Georgia U.S. Sen. Raphael Warnock makes the case for capping the cost of insulin for everyone as CMS Administrator Chiquita Brooks-LaSure, right, looks on during her visit to Georgia. Jill Nolin/Georgia Recorder
U.S. Sen. Raphael Warnock’s push to cap out-of-pocket insulin costs at $35 per month yielded pocketbook protection for seniors in last year’s Inflation Reduction Act.
But he couldn’t convince his colleagues to go further and curb costs for the life-saving drug for people with private insurance.
The Georgia Democrat has since revived his original proposal to cap insulin costs for everyone, included those who are uninsured. And this time, he is co-sponsoring the bill with Louisiana U.S. Sen.

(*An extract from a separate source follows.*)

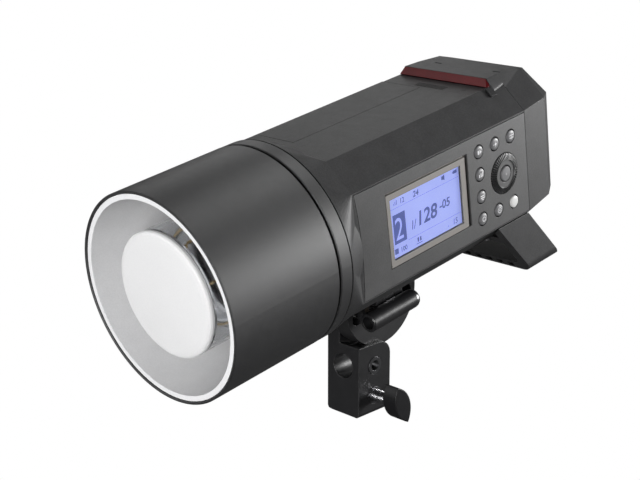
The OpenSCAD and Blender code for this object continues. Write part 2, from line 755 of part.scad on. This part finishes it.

John Kennedy, who is a Republican.
“We will continue to work hard in the Senate until we get this over the finish line,” Warnock said Monday during a panel discussion at Southside Medical Center in Atlanta. “And I do this because I believe that health care is a human right. And it is certainly something the wealthiest nation on the planet can and ought to provide for all of its citizens.”
Warnock has long championed the issue, arguing that a century old drug should not be expensive for anybody today. Some Americans have struggled to afford insulin in recent years as the prices skyrocketed, leading them to ration supplies or take other desperate measures.
“Diabetes is a nasty disease. It affects every aspect of a person’s life and of their body,” said Dr. Theresa Jacobs, clinical director for Georgia Primary Care Association. Jacobs said she has had to prescribe medication based on what her diabetic patients can afford.
Warnock introduced the expansion bill in March. He was in Atlanta Monday with Chiquita Brooks-LaSure, administrator of the Centers for Medicare and Medicaid Services.
Americans with prescription drug coverage through Medicare are now seeing the monthly cap in action. For those who use a traditional pump, the monthly cost limit will kick in this July.
“It’s real money for people. It’s real access to care,” Brooks-LaSure said.
Under Warnock’s proposal, the $35 per month cap would extend to those with private insurance as well as uninsured insulin users.
Warnock, who was reelected last fall to a full six-year term, said Monday that an initial assessment from the Congressional Budget Office put the price tag at $629 million over a decade to cap the monthly insulin cost for those who have insurance.
“We can afford that, and we cannot afford not to do it,” Warnock told reporters Monday. “And we have to cover folks who have no insurance as well.”
The proposal also calls for a program within the U.S. Department of Health and Human Services that would allow health care providers and pharmacies to be reimbursed for costs above $35 for insulin dosage for anyone who is uninsured.
“By making preventative care more accessible, this bill would reduce long-term health care costs for individual patients, avoid devastating complications from diabetes and take pressure off the entire health care system,” Kennedy said in a statement this spring.
Twenty-two states have already moved to ease the cost insulin burden on their residents, with varying limits on out-of-pocket costs. Next door, Alabama has a $100 cap for a 30-day supply.
Under pressure, major drug companies have also announced plans this year to lower the list price for insulin products.
That has raised questions about whether more congressional intervention is even needed. Warnock argues it is.
“We have to keep pushing,” he said. “The marketplace alone is never a panacea for all problems, and so part of the dosage you need, if you will, to get this corrected in terms of the politics is good legislation, coupled with the innovation that we hopefully will continue to see in the private sector.”